> _Job_
Reproduce exactly and only the lines running from the one with "The three.js and" through the one with "EDGE_ROUND = 0.0006", both end lines included.
* Start Extracted information *
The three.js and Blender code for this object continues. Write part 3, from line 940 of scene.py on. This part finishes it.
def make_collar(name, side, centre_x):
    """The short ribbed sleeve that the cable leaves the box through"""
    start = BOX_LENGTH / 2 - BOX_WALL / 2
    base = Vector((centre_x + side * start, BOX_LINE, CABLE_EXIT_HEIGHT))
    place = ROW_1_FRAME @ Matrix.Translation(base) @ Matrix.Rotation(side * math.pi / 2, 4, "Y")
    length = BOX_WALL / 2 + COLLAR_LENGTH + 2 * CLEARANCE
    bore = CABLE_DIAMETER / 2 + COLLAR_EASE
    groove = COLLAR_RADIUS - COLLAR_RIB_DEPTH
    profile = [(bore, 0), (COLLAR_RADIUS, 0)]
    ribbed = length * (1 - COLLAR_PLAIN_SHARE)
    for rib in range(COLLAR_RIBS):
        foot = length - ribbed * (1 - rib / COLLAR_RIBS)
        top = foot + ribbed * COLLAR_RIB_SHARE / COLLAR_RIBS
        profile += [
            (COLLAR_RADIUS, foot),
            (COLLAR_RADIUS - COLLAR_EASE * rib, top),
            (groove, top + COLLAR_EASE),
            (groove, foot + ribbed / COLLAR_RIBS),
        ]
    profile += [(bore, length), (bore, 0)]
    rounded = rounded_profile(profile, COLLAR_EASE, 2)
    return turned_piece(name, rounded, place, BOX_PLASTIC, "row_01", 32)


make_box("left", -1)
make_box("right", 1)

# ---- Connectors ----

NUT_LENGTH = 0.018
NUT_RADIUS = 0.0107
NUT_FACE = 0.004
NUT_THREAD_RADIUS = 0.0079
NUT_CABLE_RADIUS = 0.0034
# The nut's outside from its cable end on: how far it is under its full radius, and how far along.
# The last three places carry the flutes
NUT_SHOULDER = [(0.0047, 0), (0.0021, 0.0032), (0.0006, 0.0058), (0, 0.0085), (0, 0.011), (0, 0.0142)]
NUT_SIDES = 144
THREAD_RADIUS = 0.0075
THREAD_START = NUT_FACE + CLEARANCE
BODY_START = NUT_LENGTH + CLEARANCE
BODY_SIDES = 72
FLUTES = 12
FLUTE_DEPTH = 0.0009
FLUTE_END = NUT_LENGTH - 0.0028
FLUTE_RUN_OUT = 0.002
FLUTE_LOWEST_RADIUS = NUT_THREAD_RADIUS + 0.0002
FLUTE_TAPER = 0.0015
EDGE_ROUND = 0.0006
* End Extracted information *
* Start Extracted information *
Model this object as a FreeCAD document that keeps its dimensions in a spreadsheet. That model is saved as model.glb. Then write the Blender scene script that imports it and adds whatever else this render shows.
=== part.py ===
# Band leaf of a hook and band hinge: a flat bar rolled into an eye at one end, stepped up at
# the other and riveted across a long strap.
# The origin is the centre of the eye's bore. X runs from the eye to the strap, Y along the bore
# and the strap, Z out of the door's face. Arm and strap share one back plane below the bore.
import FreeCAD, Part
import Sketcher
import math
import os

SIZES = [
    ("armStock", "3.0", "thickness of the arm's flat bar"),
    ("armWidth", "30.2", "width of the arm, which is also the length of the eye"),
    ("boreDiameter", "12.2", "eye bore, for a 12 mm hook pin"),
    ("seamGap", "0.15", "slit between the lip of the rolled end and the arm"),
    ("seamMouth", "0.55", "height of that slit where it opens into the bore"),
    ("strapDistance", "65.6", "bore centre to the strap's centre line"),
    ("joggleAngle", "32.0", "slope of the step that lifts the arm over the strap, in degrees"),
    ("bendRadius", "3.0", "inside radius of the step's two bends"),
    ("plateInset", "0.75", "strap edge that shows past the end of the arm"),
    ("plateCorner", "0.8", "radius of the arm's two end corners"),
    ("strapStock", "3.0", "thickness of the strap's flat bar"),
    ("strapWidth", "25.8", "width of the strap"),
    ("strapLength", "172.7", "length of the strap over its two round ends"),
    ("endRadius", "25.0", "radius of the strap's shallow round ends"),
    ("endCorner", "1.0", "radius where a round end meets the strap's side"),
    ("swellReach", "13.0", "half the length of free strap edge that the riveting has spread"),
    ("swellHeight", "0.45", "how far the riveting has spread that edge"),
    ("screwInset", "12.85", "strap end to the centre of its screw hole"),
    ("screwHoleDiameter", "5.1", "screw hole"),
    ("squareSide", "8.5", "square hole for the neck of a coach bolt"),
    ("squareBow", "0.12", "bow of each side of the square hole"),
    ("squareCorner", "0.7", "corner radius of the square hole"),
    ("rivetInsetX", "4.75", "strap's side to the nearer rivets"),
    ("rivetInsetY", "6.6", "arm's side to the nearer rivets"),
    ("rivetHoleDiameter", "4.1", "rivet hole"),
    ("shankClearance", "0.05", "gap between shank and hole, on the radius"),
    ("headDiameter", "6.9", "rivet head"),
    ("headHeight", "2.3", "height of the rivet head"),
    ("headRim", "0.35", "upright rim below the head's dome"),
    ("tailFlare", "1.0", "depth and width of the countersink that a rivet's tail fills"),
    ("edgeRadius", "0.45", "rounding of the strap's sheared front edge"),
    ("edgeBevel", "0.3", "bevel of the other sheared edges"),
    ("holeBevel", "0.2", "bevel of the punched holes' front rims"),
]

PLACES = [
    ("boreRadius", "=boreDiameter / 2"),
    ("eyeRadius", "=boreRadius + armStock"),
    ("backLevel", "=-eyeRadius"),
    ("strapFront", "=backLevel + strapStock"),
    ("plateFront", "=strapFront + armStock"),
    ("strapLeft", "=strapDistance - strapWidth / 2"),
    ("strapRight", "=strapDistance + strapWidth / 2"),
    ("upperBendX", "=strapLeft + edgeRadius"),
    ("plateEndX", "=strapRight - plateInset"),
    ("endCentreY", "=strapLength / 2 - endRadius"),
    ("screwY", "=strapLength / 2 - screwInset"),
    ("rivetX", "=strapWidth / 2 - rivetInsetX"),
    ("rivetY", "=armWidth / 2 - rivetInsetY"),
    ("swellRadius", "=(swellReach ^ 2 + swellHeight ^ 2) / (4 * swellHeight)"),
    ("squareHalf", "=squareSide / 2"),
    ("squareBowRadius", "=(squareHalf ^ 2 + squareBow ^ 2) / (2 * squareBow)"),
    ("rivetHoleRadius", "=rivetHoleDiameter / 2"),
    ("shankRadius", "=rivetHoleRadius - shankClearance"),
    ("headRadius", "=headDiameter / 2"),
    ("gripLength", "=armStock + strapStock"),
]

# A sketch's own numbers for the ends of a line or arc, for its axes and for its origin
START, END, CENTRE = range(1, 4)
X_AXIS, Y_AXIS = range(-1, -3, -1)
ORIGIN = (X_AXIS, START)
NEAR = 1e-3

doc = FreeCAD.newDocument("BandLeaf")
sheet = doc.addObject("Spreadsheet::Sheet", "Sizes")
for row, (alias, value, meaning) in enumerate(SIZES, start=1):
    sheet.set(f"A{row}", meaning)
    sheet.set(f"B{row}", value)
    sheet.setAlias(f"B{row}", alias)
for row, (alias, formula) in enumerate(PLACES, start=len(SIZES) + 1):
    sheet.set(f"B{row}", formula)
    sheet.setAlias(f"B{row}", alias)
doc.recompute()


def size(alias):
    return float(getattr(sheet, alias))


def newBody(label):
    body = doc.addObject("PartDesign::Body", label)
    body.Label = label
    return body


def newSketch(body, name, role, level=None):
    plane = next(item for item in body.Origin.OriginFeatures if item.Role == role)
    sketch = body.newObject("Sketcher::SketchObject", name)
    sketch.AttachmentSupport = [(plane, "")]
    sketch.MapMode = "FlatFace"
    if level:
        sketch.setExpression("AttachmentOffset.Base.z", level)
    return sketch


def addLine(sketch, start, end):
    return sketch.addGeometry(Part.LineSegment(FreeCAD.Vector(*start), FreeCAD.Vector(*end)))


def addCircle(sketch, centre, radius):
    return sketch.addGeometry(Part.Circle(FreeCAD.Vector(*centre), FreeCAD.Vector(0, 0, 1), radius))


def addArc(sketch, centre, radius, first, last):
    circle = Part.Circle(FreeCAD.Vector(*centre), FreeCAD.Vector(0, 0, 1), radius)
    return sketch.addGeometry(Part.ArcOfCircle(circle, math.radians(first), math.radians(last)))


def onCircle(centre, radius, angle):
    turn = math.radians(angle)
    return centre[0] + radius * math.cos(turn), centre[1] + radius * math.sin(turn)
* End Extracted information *
> _Written response_
The three.js and Blender code for this object continues. Write part 3, from line 940 of scene.py on. This part finishes it.
def make_collar(name, side, centre_x):
    """The short ribbed sleeve that the cable leaves the box through"""
    start = BOX_LENGTH / 2 - BOX_WALL / 2
    base = Vector((centre_x + side * start, BOX_LINE, CABLE_EXIT_HEIGHT))
    place = ROW_1_FRAME @ Matrix.Translation(base) @ Matrix.Rotation(side * math.pi / 2, 4, "Y")
    length = BOX_WALL / 2 + COLLAR_LENGTH + 2 * CLEARANCE
    bore = CABLE_DIAMETER / 2 + COLLAR_EASE
    groove = COLLAR_RADIUS - COLLAR_RIB_DEPTH
    profile = [(bore, 0), (COLLAR_RADIUS, 0)]
    ribbed = length * (1 - COLLAR_PLAIN_SHARE)
    for rib in range(COLLAR_RIBS):
        foot = length - ribbed * (1 - rib / COLLAR_RIBS)
        top = foot + ribbed * COLLAR_RIB_SHARE / COLLAR_RIBS
        profile += [
            (COLLAR_RADIUS, foot),
            (COLLAR_RADIUS - COLLAR_EASE * rib, top),
            (groove, top + COLLAR_EASE),
            (groove, foot + ribbed / COLLAR_RIBS),
        ]
    profile += [(bore, length), (bore, 0)]
    rounded = rounded_profile(profile, COLLAR_EASE, 2)
    return turned_piece(name, rounded, place, BOX_PLASTIC, "row_01", 32)


make_box("left", -1)
make_box("right", 1)

# ---- Connectors ----

NUT_LENGTH = 0.018
NUT_RADIUS = 0.0107
NUT_FACE = 0.004
NUT_THREAD_RADIUS = 0.0079
NUT_CABLE_RADIUS = 0.0034
# The nut's outside from its cable end on: how far it is under its full radius, and how far along.
# The last three places carry the flutes
NUT_SHOULDER = [(0.0047, 0), (0.0021, 0.0032), (0.0006, 0.0058), (0, 0.0085), (0, 0.011), (0, 0.0142)]
NUT_SIDES = 144
THREAD_RADIUS = 0.0075
THREAD_START = NUT_FACE + CLEARANCE
BODY_START = NUT_LENGTH + CLEARANCE
BODY_SIDES = 72
FLUTES = 12
FLUTE_DEPTH = 0.0009
FLUTE_END = NUT_LENGTH - 0.0028
FLUTE_RUN_OUT = 0.002
FLUTE_LOWEST_RADIUS = NUT_THREAD_RADIUS + 0.0002
FLUTE_TAPER = 0.0015
EDGE_ROUND = 0.0006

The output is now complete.